Directive
Give every line of the material again, exactly as written.

Task data
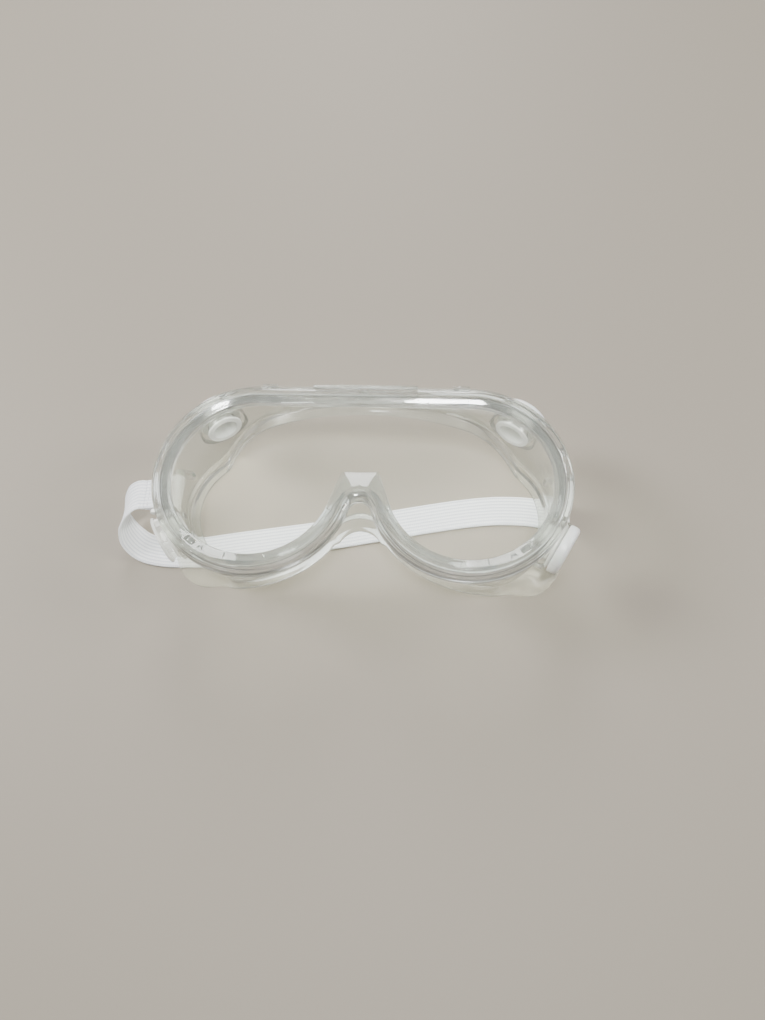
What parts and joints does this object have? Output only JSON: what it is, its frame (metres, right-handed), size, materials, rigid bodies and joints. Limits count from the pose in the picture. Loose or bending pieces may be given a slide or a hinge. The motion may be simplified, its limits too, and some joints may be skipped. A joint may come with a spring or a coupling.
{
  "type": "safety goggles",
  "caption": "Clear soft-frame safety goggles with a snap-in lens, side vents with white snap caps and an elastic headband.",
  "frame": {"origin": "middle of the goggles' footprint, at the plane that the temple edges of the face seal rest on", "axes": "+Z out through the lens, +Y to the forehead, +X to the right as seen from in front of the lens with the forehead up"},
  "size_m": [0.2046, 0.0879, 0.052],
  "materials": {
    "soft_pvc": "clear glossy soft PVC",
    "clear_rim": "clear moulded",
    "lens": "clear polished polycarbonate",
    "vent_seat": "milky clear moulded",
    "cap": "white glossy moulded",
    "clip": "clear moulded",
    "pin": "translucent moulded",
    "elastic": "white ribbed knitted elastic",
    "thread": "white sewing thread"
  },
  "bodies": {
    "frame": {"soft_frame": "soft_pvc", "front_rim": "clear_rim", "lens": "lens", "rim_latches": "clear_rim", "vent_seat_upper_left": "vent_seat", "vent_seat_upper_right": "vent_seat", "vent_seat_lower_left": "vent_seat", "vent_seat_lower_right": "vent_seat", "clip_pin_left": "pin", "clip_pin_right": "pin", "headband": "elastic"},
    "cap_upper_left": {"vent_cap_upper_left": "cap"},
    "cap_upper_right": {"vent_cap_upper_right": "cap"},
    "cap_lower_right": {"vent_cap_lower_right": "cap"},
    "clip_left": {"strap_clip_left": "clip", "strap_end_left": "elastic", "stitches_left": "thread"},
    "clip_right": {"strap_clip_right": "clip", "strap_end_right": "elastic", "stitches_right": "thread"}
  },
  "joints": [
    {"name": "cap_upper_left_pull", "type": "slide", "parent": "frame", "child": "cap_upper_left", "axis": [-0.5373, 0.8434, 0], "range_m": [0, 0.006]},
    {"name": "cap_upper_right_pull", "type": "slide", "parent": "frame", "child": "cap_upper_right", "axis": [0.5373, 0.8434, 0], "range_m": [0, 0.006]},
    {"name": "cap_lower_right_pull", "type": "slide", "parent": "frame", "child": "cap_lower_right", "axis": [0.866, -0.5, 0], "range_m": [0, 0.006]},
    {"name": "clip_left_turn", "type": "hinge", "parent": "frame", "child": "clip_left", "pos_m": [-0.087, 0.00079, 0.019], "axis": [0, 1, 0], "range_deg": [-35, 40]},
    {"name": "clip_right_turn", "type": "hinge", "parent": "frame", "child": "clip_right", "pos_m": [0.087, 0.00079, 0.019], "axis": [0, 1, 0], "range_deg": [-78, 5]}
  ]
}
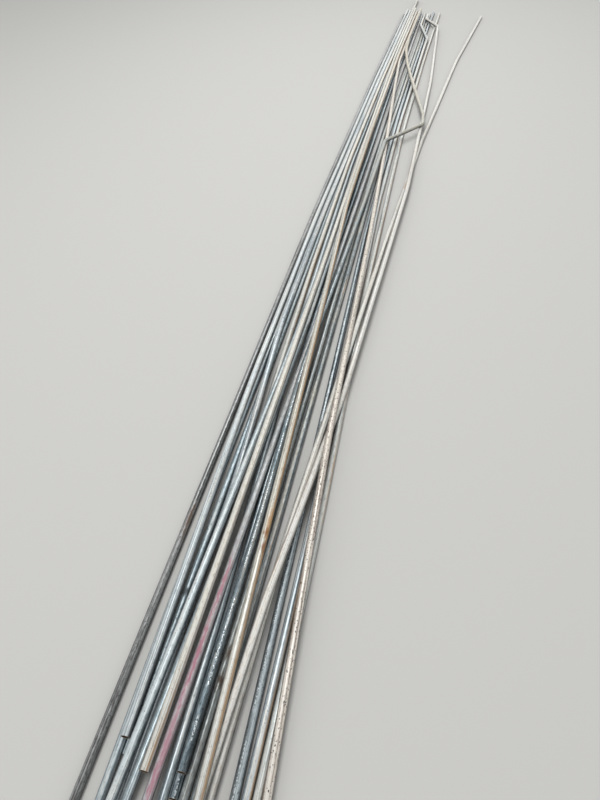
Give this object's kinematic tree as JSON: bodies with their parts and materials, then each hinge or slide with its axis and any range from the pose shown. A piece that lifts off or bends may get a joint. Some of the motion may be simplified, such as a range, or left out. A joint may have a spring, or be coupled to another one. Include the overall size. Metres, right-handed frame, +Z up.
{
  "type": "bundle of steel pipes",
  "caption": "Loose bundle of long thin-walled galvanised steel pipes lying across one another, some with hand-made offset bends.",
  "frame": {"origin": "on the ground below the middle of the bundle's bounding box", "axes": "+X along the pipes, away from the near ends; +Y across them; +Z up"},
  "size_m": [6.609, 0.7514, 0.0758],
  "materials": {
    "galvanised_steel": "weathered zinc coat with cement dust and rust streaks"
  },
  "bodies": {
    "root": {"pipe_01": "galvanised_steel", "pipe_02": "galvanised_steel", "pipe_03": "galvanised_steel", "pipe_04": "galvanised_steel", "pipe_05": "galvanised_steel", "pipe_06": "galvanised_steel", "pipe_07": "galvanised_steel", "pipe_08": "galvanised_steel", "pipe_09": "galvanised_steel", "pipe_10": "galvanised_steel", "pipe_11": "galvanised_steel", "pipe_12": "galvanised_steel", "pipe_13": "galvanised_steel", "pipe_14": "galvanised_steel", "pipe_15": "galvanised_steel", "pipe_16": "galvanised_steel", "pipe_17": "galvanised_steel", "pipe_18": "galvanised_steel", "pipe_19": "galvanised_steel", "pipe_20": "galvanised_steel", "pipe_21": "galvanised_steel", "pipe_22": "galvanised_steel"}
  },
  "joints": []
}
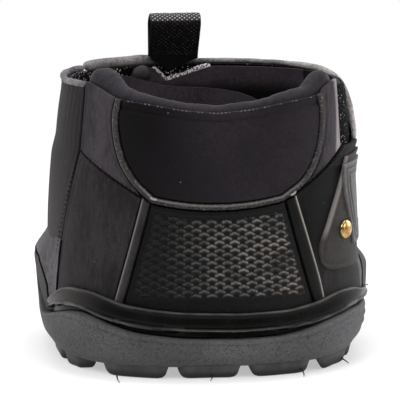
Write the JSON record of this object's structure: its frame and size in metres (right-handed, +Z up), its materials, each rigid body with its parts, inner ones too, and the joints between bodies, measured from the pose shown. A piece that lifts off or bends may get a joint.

Full solution
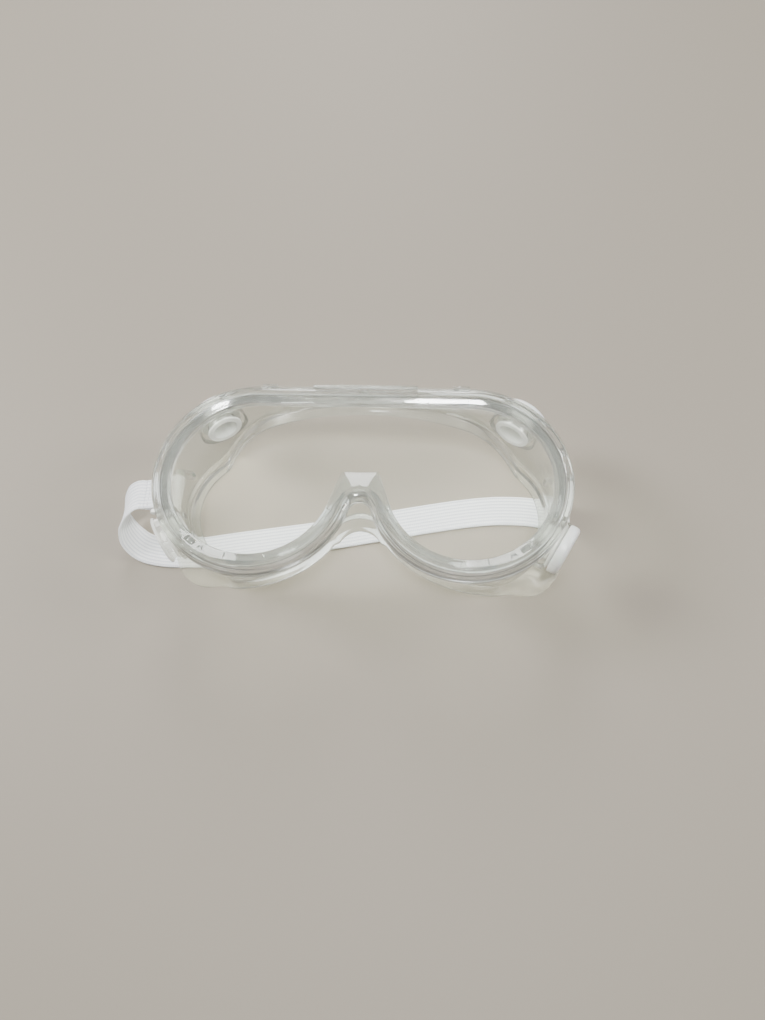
What parts and joints does this object have? Output only JSON: what it is, its frame (metres, right-handed), size, materials, rigid bodies and joints. Limits count from the pose in the picture. Loose or bending pieces may be given a slide or a hinge. The motion may be simplified, its limits too, and some joints may be skipped. A joint may come with a spring or a coupling.
{
  "type": "safety goggles",
  "caption": "Clear soft-frame safety goggles with a snap-in lens, side vents with white snap caps and an elastic headband.",
  "frame": {"origin": "middle of the goggles' footprint, at the plane that the temple edges of the face seal rest on", "axes": "+Z out through the lens, +Y to the forehead, +X to the right as seen from in front of the lens with the forehead up"},
  "size_m": [0.2046, 0.0879, 0.052],
  "materials": {
    "soft_pvc": "clear glossy soft PVC",
    "clear_rim": "clear moulded",
    "lens": "clear polished polycarbonate",
    "vent_seat": "milky clear moulded",
    "cap": "white glossy moulded",
    "clip": "clear moulded",
    "pin": "translucent moulded",
    "elastic": "white ribbed knitted elastic",
    "thread": "white sewing thread"
  },
  "bodies": {
    "frame": {"soft_frame": "soft_pvc", "front_rim": "clear_rim", "lens": "lens", "rim_latches": "clear_rim", "vent_seat_upper_left": "vent_seat", "vent_seat_upper_right": "vent_seat", "vent_seat_lower_left": "vent_seat", "vent_seat_lower_right": "vent_seat", "clip_pin_left": "pin", "clip_pin_right": "pin", "headband": "elastic"},
    "cap_upper_left": {"vent_cap_upper_left": "cap"},
    "cap_upper_right": {"vent_cap_upper_right": "cap"},
    "cap_lower_right": {"vent_cap_lower_right": "cap"},
    "clip_left": {"strap_clip_left": "clip", "strap_end_left": "elastic", "stitches_left": "thread"},
    "clip_right": {"strap_clip_right": "clip", "strap_end_right": "elastic", "stitches_right": "thread"}
  },
  "joints": [
    {"name": "cap_upper_left_pull", "type": "slide", "parent": "frame", "child": "cap_upper_left", "axis": [-0.5373, 0.8434, 0], "range_m": [0, 0.006]},
    {"name": "cap_upper_right_pull", "type": "slide", "parent": "frame", "child": "cap_upper_right", "axis": [0.5373, 0.8434, 0], "range_m": [0, 0.006]},
    {"name": "cap_lower_right_pull", "type": "slide", "parent": "frame", "child": "cap_lower_right", "axis": [0.866, -0.5, 0], "range_m": [0, 0.006]},
    {"name": "clip_left_turn", "type": "hinge", "parent": "frame", "child": "clip_left", "pos_m": [-0.087, 0.00079, 0.019], "axis": [0, 1, 0], "range_deg": [-35, 40]},
    {"name": "clip_right_turn", "type": "hinge", "parent": "frame", "child": "clip_right", "pos_m": [0.087, 0.00079, 0.019], "axis": [0, 1, 0], "range_deg": [-78, 5]}
  ]
}
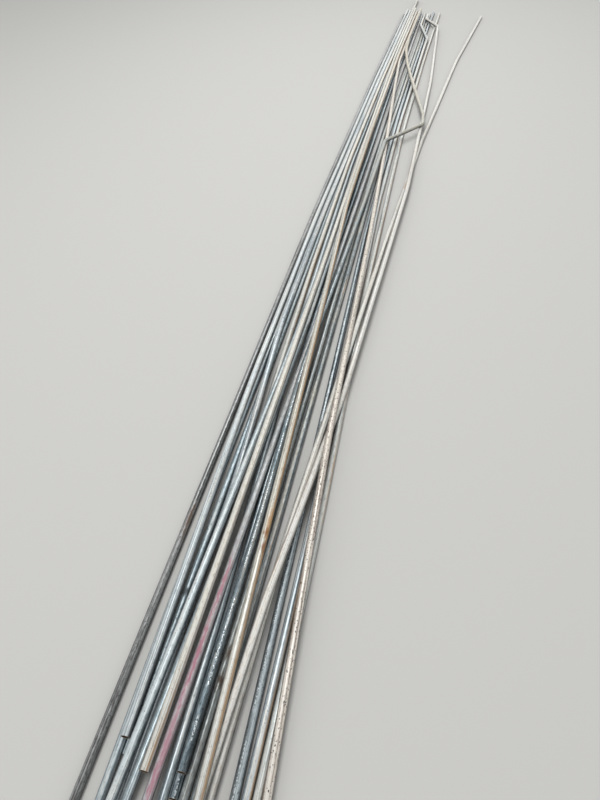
Give this object's kinematic tree as JSON: bodies with their parts and materials, then each hinge or slide with its axis and any range from the pose shown. A piece that lifts off or bends may get a joint. Some of the motion may be simplified, such as a range, or left out. A joint may have a spring, or be coupled to another one. Include the overall size. Metres, right-handed frame, +Z up.
{
  "type": "bundle of steel pipes",
  "caption": "Loose bundle of long thin-walled galvanised steel pipes lying across one another, some with hand-made offset bends.",
  "frame": {"origin": "on the ground below the middle of the bundle's bounding box", "axes": "+X along the pipes, away from the near ends; +Y across them; +Z up"},
  "size_m": [6.609, 0.7514, 0.0758],
  "materials": {
    "galvanised_steel": "weathered zinc coat with cement dust and rust streaks"
  },
  "bodies": {
    "root": {"pipe_01": "galvanised_steel", "pipe_02": "galvanised_steel", "pipe_03": "galvanised_steel", "pipe_04": "galvanised_steel", "pipe_05": "galvanised_steel", "pipe_06": "galvanised_steel", "pipe_07": "galvanised_steel", "pipe_08": "galvanised_steel", "pipe_09": "galvanised_steel", "pipe_10": "galvanised_steel", "pipe_11": "galvanised_steel", "pipe_12": "galvanised_steel", "pipe_13": "galvanised_steel", "pipe_14": "galvanised_steel", "pipe_15": "galvanised_steel", "pipe_16": "galvanised_steel", "pipe_17": "galvanised_steel", "pipe_18": "galvanised_steel", "pipe_19": "galvanised_steel", "pipe_20": "galvanised_steel", "pipe_21": "galvanised_steel", "pipe_22": "galvanised_steel"}
  },
  "joints": []
}
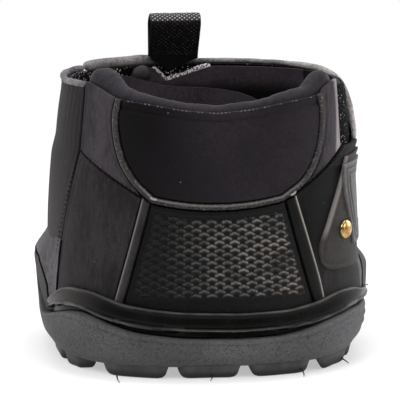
Write the JSON record of this object's structure: its frame and size in metres (right-handed, +Z up), its materials, each rigid body with its parts, inner ones too, and the joints between bodies, measured from the pose shown. A piece that lifts off or bends may get a joint.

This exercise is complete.